→ **Information shown**:
_ _ _ _ _

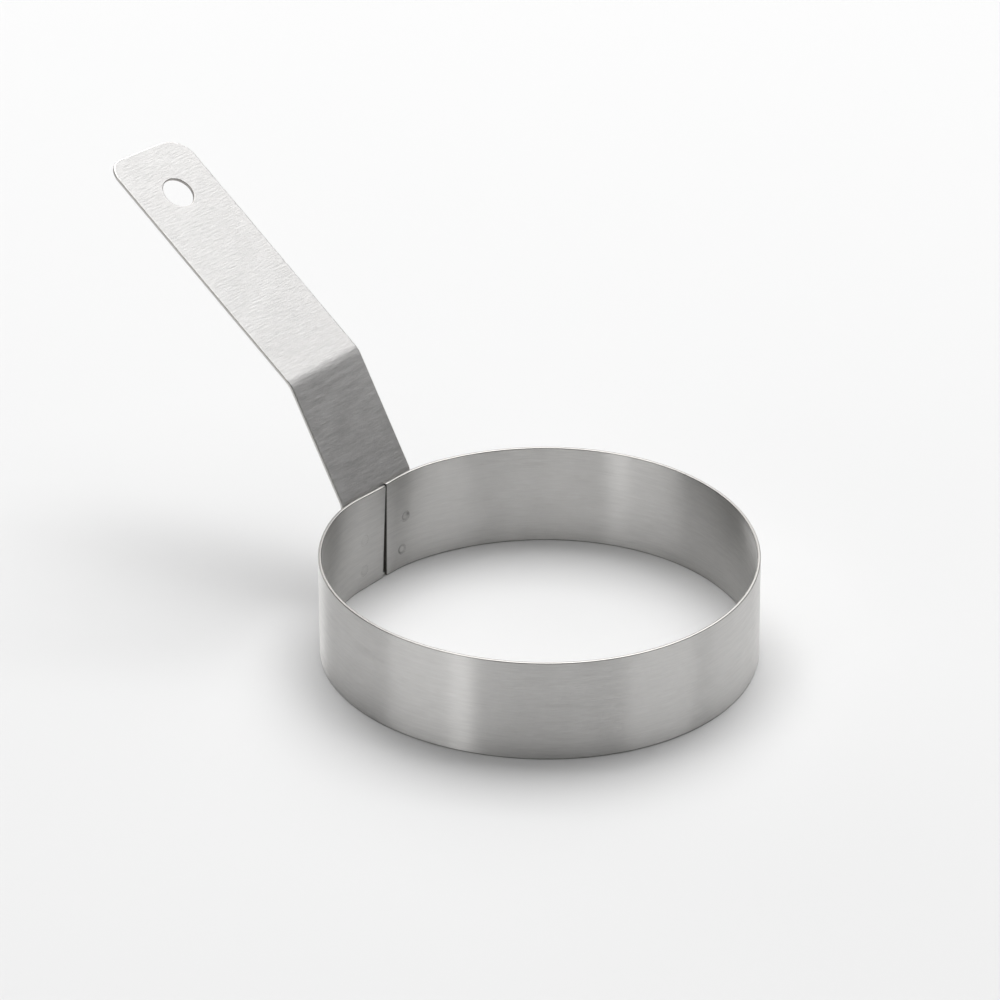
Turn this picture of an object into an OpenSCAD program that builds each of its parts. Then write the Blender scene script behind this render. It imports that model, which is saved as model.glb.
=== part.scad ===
// Egg ring. A rolled steel band stands on its edge and is closed by the foot of a strap handle,
// which is spot welded over the open butt seam. The band's middle is on the z axis, the plane
// z = 0 is what it stands on, and the handle leaves it along +x.

/* [Strip] */
// Thickness of the steel strip that the band and the handle are cut from
strip_t = 0.8; // [0.6:0.05:1.2]

/* [Band] */
// Inside diameter of the band's round stretch
ring_bore = 101.6; // [80:0.1:130]
// Height of the band
band_h = 25; // [20:0.5:35]
// How far the band's outside is pressed in from its circle under the handle
flat_depth = 1.4; // [1:0.05:1.8]
// Outside radius of the two bends that lead from the flat seat back to the circle
blend_r = 36; // [24:0.5:38]
// Width of the open gap between the band's two ends
seam_gap = 0.6; // [0.3:0.05:1]
// Place of the seam along y, measured from the handle's centre line
seam_y = -1.5; // [-2.5:0.1:2.5]

/* [Handle] */
// Width of the strap
strap_w = 24.4; // [20:0.1:30]
// Height of the foot's lower edge above the plane that the band stands on
foot_lift = 0.5; // [0.3:0.1:2]
// Radius of the foot's two lower corners
foot_corner_r = 1.5; // [0.5:0.1:3]
// Height of the first bend line above the band's rim, negative below it
rim_rise = 0; // [-1:0.1:2]
// Lean of the lower strap from upright, in degrees
lower_lean = 30.2; // [20:0.1:40]
// Length of the lower strap between the two bend lines
lower_len = 30.9; // [24:0.1:45]
// Rise of the upper strap above level, in degrees
upper_rise = 35; // [20:0.1:48]
// Length of the upper strap from its bend line to its free end
upper_len = 68.2; // [45:0.1:90]
// Inside radius of the bend at the rim
rim_bend_r = 2.5; // [1.5:0.1:4]
// Inside radius of the bend between the two straps
mid_bend_r = 6.5; // [2:0.1:10]
// Radius of the two corners at the free end
end_corner_r = 5.5; // [3:0.1:8]

/* [Hang hole] */
// Diameter of the hang hole
hole_d = 8; // [5:0.1:10]
// Distance from the free end to the middle of the hang hole
hole_from_end = 13; // [10:0.1:20]

/* [Spot welds] */
// Diameter of a weld nugget
weld_d = 2.8; // [2:0.1:4]
// Depth of the dimple that the electrode leaves on each face
weld_dimple = 0.12; // [0.05:0.01:0.2]
// Height of the lower row of welds
weld_low_z = 5; // [4:0.1:8]
// Spacing of the two rows of welds
weld_row_step = 8.2; // [6:0.1:12]
// Distance of each column of welds from the seam
weld_from_seam = 7; // [4:0.1:9]

/* [Hidden] */

// Segments of the band's arcs, and of the small bends and holes
ring_fn = 240;
small_fn = 96;
// Overshoot of a cutting tool past the face that it cuts
past = 0.5;
// What is added to an arc's radius, so that it crosses the two faces that it joins
cross = 0.001;

steel = [0.72, 0.72, 0.71];
weld_steel = [0.6, 0.58, 0.55];

// The point at the distance r from the origin in the direction a, in degrees
function polar(r, a) = [r * cos(a), r * sin(a)];

// The band's outline: a circle, a flat seat at x = seat_x, and a blend on each side of the seat
// that touches the seat at y = blend_y and the circle in the direction blend_a
band_r = ring_bore / 2 + strip_t;
seat_x = band_r - flat_depth;
blend_x = seat_x - blend_r;
blend_y = sqrt(pow(band_r - blend_r, 2) - pow(blend_x, 2));
blend_a = atan2(blend_y, blend_x);

// The strap's front face seen from the side, with the seat as its x = 0 and height as its y:
// the foot's lower edge, the two bend lines and the free end
mid_turn = 90 - upper_rise - lower_lean;
foot_edge = [0, foot_lift];
rim_line = [0, band_h + rim_rise];
mid_line = rim_line + polar(lower_len, 90 - lower_lean);
free_end = mid_line + polar(upper_len, upper_rise);
// The two bends, each as its line, the direction that the strap arrives in, how far it turns
// down there, and the bend's inside radius
bends = [
    [rim_line, 90, lower_lean, rim_bend_r],
    [mid_line, 90 - lower_lean, mid_turn, mid_bend_r]
];
// How far behind the strap its side view is cut from, which is room enough for both bends
room = lower_len;

weld_ys = [seam_y - weld_from_seam, seam_y + weld_from_seam];
weld_zs = [weld_low_z, weld_low_z + weld_row_step];

// What an arc of the radius r leaves of the corner around it. The corner lies between the
// directions a and a + turn from the arc's centre.
module corner_waste(centre, a, turn, r) {
    reach = r + past;
    translate(centre)
        difference() {
            polygon([
                [0, 0],
                polar(reach, a),
                polar(reach / cos(turn / 2), a + turn / 2),
                polar(reach, a + turn)
            ]);
            circle(r + cross, $fn = ring_fn);
        }
}

// The inside of the band's outline, drawn in by inset
module band_outline(inset) {
    difference() {
        circle(band_r - inset, $fn = ring_fn);
        translate([seat_x - inset, -band_r])
            square([flat_depth + past, 2 * band_r]);
        for (side = [0, 1])
            mirror([0, side])
                corner_waste([blend_x, blend_y], 0, blend_a, blend_r - inset);
    }
}

// Cylinders along x at the places of the welds, from x0 to x1
module at_welds(x0, x1) {
    for (y = weld_ys, z = weld_zs)
        translate([x0, y, z])
            rotate([0, 90, 0])
                cylinder(d = weld_d, h = x1 - x0, $fn = small_fn);
}

// The rolled band: one strip, open at the butt seam, with its ends flat under the handle's foot
module ring_band() {
    color(steel)
    difference() {
        linear_extrude(band_h)
            difference() {
                band_outline(0);
                band_outline(strip_t);
                translate([seat_x - strip_t - past, seam_y - seam_gap / 2])
                    square([strip_t + 2 * past, seam_gap]);
            }
        at_welds(seat_x - strip_t - past, seat_x + past);
    }
}

// Where a face of the strap, as deep as inset below the front one, turns at a bend
function corner(bend, inset) =
    bend[0] + polar(inset, bend[1] - 90) - polar(inset * tan(bend[2] / 2), bend[1]);

// Everything behind such a face, seen from the side, with the bends' arcs for its corners.
// It runs past the strap's two ends, and past what is behind the front face, by over.
module behind_face(inset, over) {
    difference() {
        polygon([
            foot_edge + [inset, -over],
            corner(bends[0], inset),
            corner(bends[1], inset),
            free_end + polar(inset, upper_rise - 90) + polar(over, upper_rise),
            free_end + polar(room + over, upper_rise - 90) + polar(over, upper_rise),
            foot_edge + [room + over, -over]
        ]);
        for (bend = bends)
            corner_waste(
                corner(bend, bend[3] + strip_t),
                bend[1] + 90 - bend[2],
                bend[2],
                bend[3] + strip_t - inset
            );
    }
}

// Rounds the strap's two corners at its end on x = 0 to the radius r, where it arrives along +x
module round_end(r) {
    translate([0, 0, -strip_t - past])
        linear_extrude(2 * (strip_t + past))
            for (side = [0, 1])
                mirror([0, side])
                    corner_waste([-r, strap_w / 2 - r], 0, 90, r);
}

// The strap handle: an upright foot on the band, a leaning lower strap and a flatter upper one
module handle() {
    color(steel)
    difference() {
        translate([seat_x, strap_w / 2, 0])
            rotate([90, 0, 0])
                linear_extrude(strap_w)
                    difference() {
                        behind_face(0, 0);
                        behind_face(strip_t, past);
                    }
        translate([seat_x, 0, foot_lift])
            rotate([0, 90, 0])
                round_end(foot_corner_r);
        translate([seat_x + free_end.x, 0, free_end.y])
            rotate([0, -upper_rise, 0]) {
                round_end(end_corner_r);
                translate([-hole_from_end, 0, -strip_t - past])
                    cylinder(d = hole_d, h = strip_t + 2 * past, $fn = small_fn);
            }
        at_welds(seat_x - past, seat_x + strip_t + past);
    }
}

// The weld nuggets, each fused through the band's wall and the foot and a little below both faces
module spot_welds() {
    color(weld_steel)
    at_welds(seat_x - strip_t + weld_dimple, seat_x + strip_t - weld_dimple);
}

ring_band();
handle();
spot_welds();
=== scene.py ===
import math
from itertools import accumulate

import bmesh
import bpy
from bpy.props import FloatProperty, FloatVectorProperty, PointerProperty
from bpy.types import NodeSocket, Operator, Panel, PropertyGroup
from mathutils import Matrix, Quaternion, Vector, noise


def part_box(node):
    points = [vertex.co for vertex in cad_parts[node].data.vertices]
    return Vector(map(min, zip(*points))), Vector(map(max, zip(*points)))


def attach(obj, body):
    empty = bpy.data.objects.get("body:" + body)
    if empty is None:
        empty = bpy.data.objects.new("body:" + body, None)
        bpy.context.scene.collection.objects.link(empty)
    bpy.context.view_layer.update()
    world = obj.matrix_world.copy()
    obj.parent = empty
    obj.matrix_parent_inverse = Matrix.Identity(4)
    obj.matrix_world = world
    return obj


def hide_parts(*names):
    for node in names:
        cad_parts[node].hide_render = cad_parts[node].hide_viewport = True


bl_info = {
    "name": "Egg Ring",
    "version": (1, 0, 0),
    "blender": (4, 5, 0),
    "location": "3D View > Sidebar > Egg Ring",
    "description": "Makes a welded egg ring from two strip blanks, with its finishes and a studio",
    "category": "Add Mesh",
}

# The frame is the fixed ground plan of the ring: sizes that it shows are read from it
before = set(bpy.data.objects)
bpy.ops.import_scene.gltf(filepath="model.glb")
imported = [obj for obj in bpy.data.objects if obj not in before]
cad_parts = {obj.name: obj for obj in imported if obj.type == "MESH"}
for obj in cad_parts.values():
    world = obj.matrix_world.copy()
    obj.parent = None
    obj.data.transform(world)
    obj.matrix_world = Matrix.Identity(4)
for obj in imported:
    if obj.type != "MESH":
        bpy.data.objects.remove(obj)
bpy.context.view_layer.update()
BAND_LOW, BAND_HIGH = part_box("ring_band")
HANDLE_LOW, HANDLE_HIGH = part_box("handle")
WELD_LOW, WELD_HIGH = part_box("spot_welds")

MM = 0.001
# What rounding may add to a number or take from it
TINY = 1e-7
# Spacing of the two rows of welds, which also gives a nugget's size from the box of all four
WELD_ROW_STEP = 8.2 * MM
BODY = "root"
# Name of the UV map that lays each piece's strip out flat, in metres
STRIP_MAP = "strip"
# Name of the mesh attribute that says how much heat has darkened the welds
HEAT = "heat_tint"


def linear(hex_colour):
    """An sRGB hex colour such as #C0BDB8 as linear RGBA."""
    parts = [int(hex_colour[i : i + 2], 16) / 255 for i in (1, 3, 5)]
    light = [p / 12.92 if p <= 0.04045 else ((p + 0.055) / 1.055) ** 2.4 for p in parts]
    return (*light, 1.0)


def length(name, description, default):
    """A length property in metres."""
    return FloatProperty(
        name=name, description=description, default=default, unit="LENGTH", precision=5
    )


def angle(name, description, degrees):
    """An angle property, given in degrees."""
    return FloatProperty(
        name=name, description=description, default=math.radians(degrees), unit="ROTATION"
    )


def colour(name, description, hex_colour):
    """A colour property, given as an sRGB hex colour."""
    return FloatVectorProperty(
        name=name,
        description=description,
        default=linear(hex_colour),
        size=4,
        subtype="COLOR",
        min=0,
        max=1,
    )


class EggRingStrip(PropertyGroup):
    """The steel strip that the band and the handle are cut from"""

    thickness: length("Thickness", "Thickness of the strip", 0.8 * MM)
    band_edge: length("Band edge", "Radius of the band's long edges", 0.24 * MM)
    handle_edge: length("Handle edge", "Radius of the handle's outline", 0.25 * MM)
    cut_edge: length("Cut edge", "Edge radius of the band's ends, which were left as cut", 0.08 * MM)
    mesh_step: length("Mesh step", "Longest side of a mesh face on the strip", 1.25 * MM)
    fine_step: length("Fine step", "Longest side of a mesh face beside a hole", 0.45 * MM)
    ripple: length("Ripple", "Height of the slow waves in the strip's faces", 0.02 * MM)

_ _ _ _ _

→ **To be done**: Only the lines from the one containing "below both faces" through the one containing "for node in" are to be retyped, both boundary lines included, with no other material.

→ **Complete answer**:
// The weld nuggets, each fused through the band's wall and the foot and a little below both faces
module spot_welds() {
    color(weld_steel)
    at_welds(seat_x - strip_t + weld_dimple, seat_x + strip_t - weld_dimple);
}

ring_band();
handle();
spot_welds();
=== scene.py ===
import math
from itertools import accumulate

import bmesh
import bpy
from bpy.props import FloatProperty, FloatVectorProperty, PointerProperty
from bpy.types import NodeSocket, Operator, Panel, PropertyGroup
from mathutils import Matrix, Quaternion, Vector, noise


def part_box(node):
    points = [vertex.co for vertex in cad_parts[node].data.vertices]
    return Vector(map(min, zip(*points))), Vector(map(max, zip(*points)))


def attach(obj, body):
    empty = bpy.data.objects.get("body:" + body)
    if empty is None:
        empty = bpy.data.objects.new("body:" + body, None)
        bpy.context.scene.collection.objects.link(empty)
    bpy.context.view_layer.update()
    world = obj.matrix_world.copy()
    obj.parent = empty
    obj.matrix_parent_inverse = Matrix.Identity(4)
    obj.matrix_world = world
    return obj


def hide_parts(*names):
    for node in names:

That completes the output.